At first, Ying, who had a stable job as an artist for Disney Animation Studios, didn't need to use Instagram for work. When she embarked on a "more nebulous" career as a graphic novelist and teacher, she decided to try to build a bigger following. "It shocked me how difficult it was," she said. "It's been more than five years and I haven't seen any significant growth in my following." ( Ying has more than 70,000 followers.)
"Even though I've tried to build my Instagram and follow all of the 'rules' for engagement, I still haven't seen any significant growth," she said. "It's been a frustrating exercise. I tried everything that was within reason for someone who has to produce art under NDA full time." It's worrying to have so little control over something that has become so professionally important, she said. "My Instagram has been cited by almost all of my clients."

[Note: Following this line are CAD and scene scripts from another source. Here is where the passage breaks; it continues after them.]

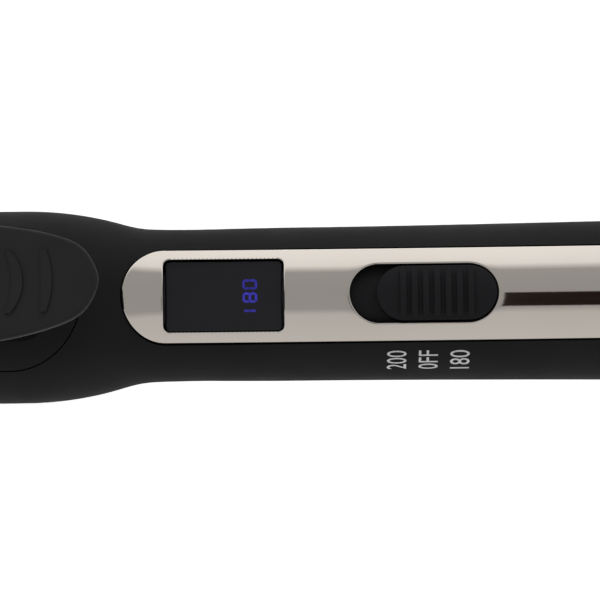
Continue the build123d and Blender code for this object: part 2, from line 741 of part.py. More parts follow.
with BuildPart() as lever_arm:
    add(prism(lever_outline()) & rim_band(PAD_T, PAD_T + LEVER_DEPTH, 30.0))
    hollow = prism(lever_outline(-LEVER_WALL)) & rim_band(PAD_T + LEVER_WALL, PAD_T + 20.0, 30.0)
    add(hollow, mode=Mode.SUBTRACT)
    with BuildSketch(SIDE):
        with Locations((PIVOT_X, PIVOT_Z)):
            Circle(LEVER_HUB_R)
        with Locations((0.6, 25.6)):
            Rectangle(3.0, 3.6)
        make_hull()
        with Locations(((FLANGE_FRONT_X + PIVOT_X) / 2, FLANGE_Z - FLANGE_T / 2)):
            Rectangle(PIVOT_X - FLANGE_FRONT_X, FLANGE_T)
    extrude(amount=LEVER_HUB_HALF_W, both=True)
    with BuildSketch(SIDE):
        with Locations((PIVOT_X, PIVOT_Z)):
            Circle(PIN_R + 0.05)
    extrude(amount=12.0, both=True, mode=Mode.SUBTRACT)
    # The underside in front of the pivot is hollowed to sit on the blade's tongue.
    with BuildSketch(Plane(origin=(-20.0, 0, AXIS_Z + TONGUE_LIFT), x_dir=(0, 1, 0), z_dir=(1, 0, 0))):
        Circle(BLADE_BELLY + 0.02)
    extrude(amount=30.0, mode=Mode.SUBTRACT)
    for x, y in RIVET_SPOTS:
        with BuildSketch(level(0)):
            with Locations((x, y)):
                Circle(RIVET_R + 0.02)
        extrude(amount=FAR, mode=Mode.SUBTRACT)
save(lever_arm.part, "lever_arm")

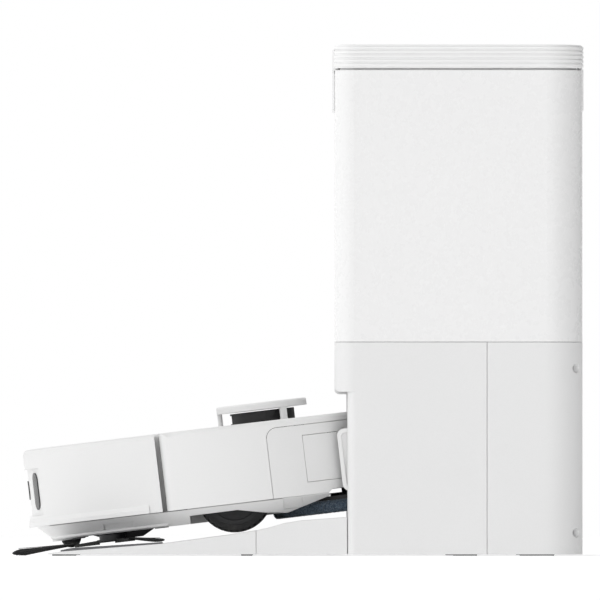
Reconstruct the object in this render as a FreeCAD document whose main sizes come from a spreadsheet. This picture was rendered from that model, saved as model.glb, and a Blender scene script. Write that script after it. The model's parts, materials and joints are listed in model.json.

When she read Reichenbach's post, she saw the same thing many others did: secrets revealed, demands made, a company conveying to a fellow artist that Instagram would reward her for treating it like a full-time job, and that it might leave her behind if she didn't adapt.
"After reading the post, it all started making sense," she said. "The platform wants creators who are wholly devoted to being Instagram artists," she said. "I'm sure that this is a new and viable way of creating a career in the arts, but it's not my own personal goal." The post, she said, gave her a sense of relief. "I was giving my maximum to the platform and now I knew that it would never be enough, so it made it easier for me to just let it go," she said.
Williams said that "burnout is top of mind for us" at Instagram, and that the company tried to encourage users — "partners," again, in platform parlance — to be "intentional about the role Instagram plays in their lives." Asked how he might convey this to anxious Instagrammers hungry for insider information and then disheartened when they finally heard it, Williams echoed Reichenbach's representative.
"There's no one-size-fits-all," he said. But, he added, "consistency is key."